Defects in multiple cell signaling molecules lead to disruptions of vascular integrity given the need for fine-tuned regulation of the cell adhesion complexes. These genetic defects have been linked to the development of intracerebral hemorrhage (ICH). There is genetic evidence in humans for ICH due to some genetic variants, while other variants have been identified in preclinical animal models. Signaling adaptor proteins play a crucial role in cell signaling by promoting interactions between effector proteins and even enabling integration of different pathways. IQGAP1 is a conserved signaling adaptor known for its roles in cell adhesion, cancer and for other cell biological effects. We engineered a zebrafish null mutant in the zebrafish iqgap1 gene by introducing an 11-bp deletion using a CRISPR/Cas9 genome editing method and characterized its phenotype. Homozygous mutants exhibit severe brain hemorrhage and morphological abnormalities, which are ultimately lethal, in about 30-40% of cases, whereas the other embryos survive to adulthood. We visualized the expression pattern of iqgap1 relative to the established fli1a vascular marker and found that iqgap1 strongly overlapped with fli1a expression, but was expressed much more broadly in tissues, such as muscle, branchial arches, and the caudal hematopoietic tissue (equivalent to the mammalian fetal liver).

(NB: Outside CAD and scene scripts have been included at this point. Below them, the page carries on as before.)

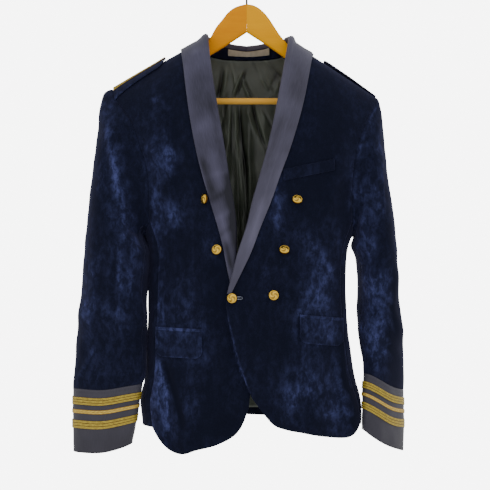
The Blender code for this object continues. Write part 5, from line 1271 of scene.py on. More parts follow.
for side, word in WORDS.items():
    points, cloth = armholes[side]
    grid, even = sleeve_rows(side, points, cloth)
    middle = grid.mean(axis=1, keepdims=True)
    normal = facing(grid, grid - middle, ring=True)
    front = ease(0.1, -0.5, normal[..., 1])
    back = ease(-0.1, 0.5, normal[..., 1])
    x, z = grid[..., 0], grid[..., 2]
    body_x = side * x
    down = np.linalg.norm(np.diff(grid, axis=0), axis=-1).cumsum(0)
    down = np.concatenate([np.zeros((1, grid.shape[1])), down])
    fade = ease(0.0, 0.012, down) * ease(0.0, 0.008, down[-1] - down)
    # Large creases across the arm, and the soft roll beside the armhole's seam
    large = sum(bell(z - height, width) * (high * front + low * back)
                for height, high, low, width in SLEEVE_CREASES[side])
    roll = 0.0012 * bell(down - 0.006, 0.0035) * (0.6 + 0.4 * np.cos(even * 9))
    relief = (large + creases(SLEEVE_FINE[side], x, z) * front
              + creases(SLEEVE_BACK, body_x, z) * back + 0.0005 * wobble(x, z, 0.045, 0.4))
    inside = ease(0.1, -0.6, side * normal[..., 0])
    relief = relief + inside * sum(depth * bell(z - height, spread)
                                   for depth, height, spread in INNER_FULLNESS[side])
    grid = grid + normal * (relief * fade + roll)[..., None]
    # Painted highlights and shade on the creases, lighter nap and painted light in patches, a
    # painted highlight on the roll along the armhole's seam, and an even lift on the back
    light = ((creases(SLEEVE_FINE[side], x, z, LIGHT_COLUMN)
              + patches(SLEEVE_NAP_AND_LIGHT[side], x, z)) * front
             + (creases(SLEEVE_BACK, body_x, z, LIGHT_COLUMN) + 0.10) * back
             + 0.35 * bell(down - 0.004, 0.002) * (1.0 if side == RIGHT else 0.4))
    bent = facing(grid, grid - middle, ring=True)
    bent[0] = unit(cloth * 0.6 + bent[0] * 0.4)
    bent[-1] = ring_normals(grid[-1])
    count = grid.shape[1]
    first = (len(FAN_SHARES) + len(CHEST_ROWS)) * FRONT_STEPS + SIDE_STEPS
    last = count - TOP_SLEEVE_BACK * BACK_STEPS
    top = np.arange(last - count, first + 1) % count
    under = np.arange(first, last + 1) % count
    for kind, chosen in (("top_sleeve", top), ("under_sleeve", under)):
        cut = draw_in(grid[:, chosen], FIRST_COLUMN, LAST_COLUMN)
        piece = wall(f"velvet_{kind}_{word}", cut, cut - WALL * bent[:, chosen], velvet,
                     {"brushed": light[:, chosen]})
        declare(f"{kind}_{word}", cut)


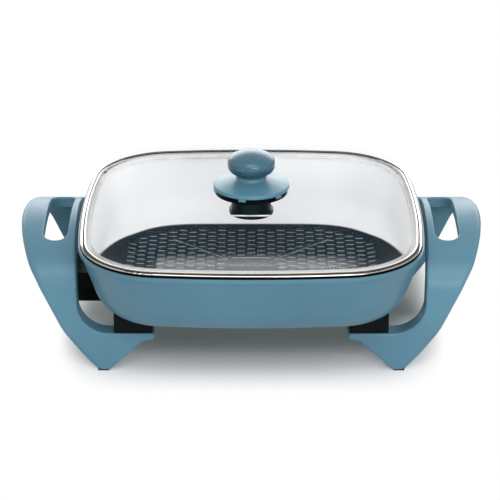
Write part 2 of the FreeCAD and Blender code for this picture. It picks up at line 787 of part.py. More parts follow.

Critically, iqgap1 exhibited co-localization with fli1a in the blood vessels of the central nervous system, whose disruption is likely responsible for the brain hemorrhage. Whole embryo RNA sequencing-based comparison of hemorrhage-positive iqgap1-/- embryo pools with wild-type embryos at 52 hours post-fertilization (hpf) shortly after the onset of hemorrhage identified approximately 800 differentially regulated genes. The most striking feature of this dataset was up-regulation of hematopoietic markers especially those of erythrocytes, neutrophils, mast cells and HSPCs (hematopoietic stem and progenitor cells), but not macrophages. We have confirmed by in situ hybridization with marker gene probes that erythrocyte and neutrophil production is up-regulated most strongly in iqgap1-/- embryos undergoing some level of hemorrhage. By contrast, fli1a endothelial and stem cell marker was downregulated. This animal model provides a compelling genotype-phenotype correlation, implicating IQGAP1 as a new player in vascular disorders such as ICH and identifying a previously unrecognized relationship between IQGAP and regulation of hematopoiesis. Furthermore, this model is now poised to identify ameliorating and exacerbating modifier lesions and potential therapeutic agents that restore normal vascular integrity and prevent ICH.